Unsupervised Domain Adaption Harnessing Vision-Language Pre-training

TL;DR

This work tackles unsupervised domain adaptation by exploiting large-scale vision-language pre-training. It introduces Cross-Modal Knowledge Distillation (CMKD), which uses a vision-language model's text encoder as a teacher to guide target-domain learning, and Residual Sparse Training (RST), a brain-inspired, parameter-efficient fine-tuning strategy that dramatically reduces deployment parameters without large performance loss. CMKD can be paired with existing UDA methods (e.g., FixMatch) and demonstrates state-of-the-art results across diverse benchmarks, while RST achieves substantial storage savings (down to approximately $0.1\%-0.5\%$ of downstream parameters) with minimal accuracy decay. Together, these methods enable effective, scalable, and storage-efficient UDA using vision-language pre-trained models across CNN and ViT backbones, with robust ablations and extensive benchmark results supporting their efficacy.

Abstract

This paper addresses two vital challenges in Unsupervised Domain Adaptation (UDA) with a focus on harnessing the power of Vision-Language Pre-training (VLP) models. Firstly, UDA has primarily relied on ImageNet pre-trained models. However, the potential of VLP models in UDA remains largely unexplored. The rich representation of VLP models holds significant promise for enhancing UDA tasks. To address this, we propose a novel method called Cross-Modal Knowledge Distillation (CMKD), leveraging VLP models as teacher models to guide the learning process in the target domain, resulting in state-of-the-art performance. Secondly, current UDA paradigms involve training separate models for each task, leading to significant storage overhead and impractical model deployment as the number of transfer tasks grows. To overcome this challenge, we introduce Residual Sparse Training (RST) exploiting the benefits conferred by VLP's extensive pre-training, a technique that requires minimal adjustment (approximately 0.1\%$\sim$0.5\%) of VLP model parameters to achieve performance comparable to fine-tuning. Combining CMKD and RST, we present a comprehensive solution that effectively leverages VLP models for UDA tasks while reducing storage overhead for model deployment. Furthermore, CMKD can serve as a baseline in conjunction with other methods like FixMatch, enhancing the performance of UDA. Our proposed method outperforms existing techniques on standard benchmarks. Our code will be available at: https://github.com/Wenlve-Zhou/VLP-UDA.

Figures (4)

• Figure 1: The bar chart displays the average accuracy of our method and previous State-Of-The-Art (SoTA) on popular benchmarks.

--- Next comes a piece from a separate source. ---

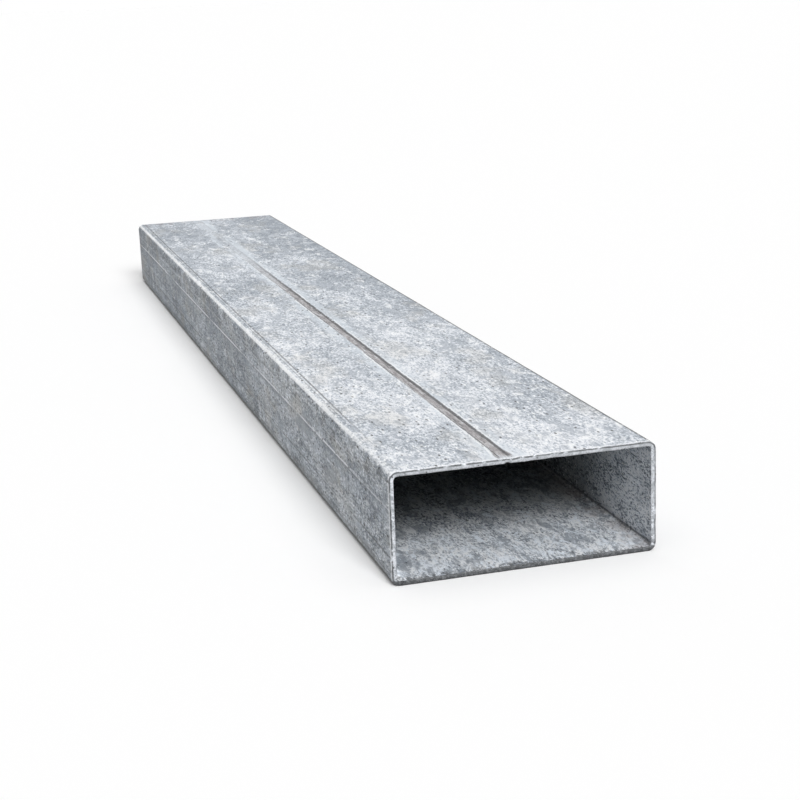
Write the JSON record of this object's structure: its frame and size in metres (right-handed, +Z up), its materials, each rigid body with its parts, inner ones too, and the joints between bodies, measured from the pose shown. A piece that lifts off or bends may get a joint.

The statics on each bar represent the Downstream Parameters (DSP) of the respective method (The definition of DSP is detailed in Section IV). Combining CMKD with RST leads to a substantial reduction in model storage overhead, while its combination with FixMatch [74] results in further enhanced model performance. CLIP [8] represents the zero-shot inference performance on target domain.
• Figure 2: Overview of VLP models tuning and UDA deployment. (a) VLP models tuning. The previous methods struggled to balance the general knowledge utilization and domain-specific representation. We introduce cross-modal knowledge distillation enabling reconciliation and remove text encoder when inference. (b) UDA deployment. Conventional UDA deployment selects domain weights with full parameters based on the application scenario. Our method learns a highly sparse weight (approximately 0.1%$\sim$0.5% of the downstream models' parameters) that can be added to the pre-trained model for deployment.
• Figure 3: The pipeline of cross-modal knowledge distillation. CMKD is exclusively utilized for target data.
• Figure 4: Average accuracy and DSP comparison in different predefined threshold on Office-Home. LP and FT stand for Linear-Probe and Fine-Tuning, respectively.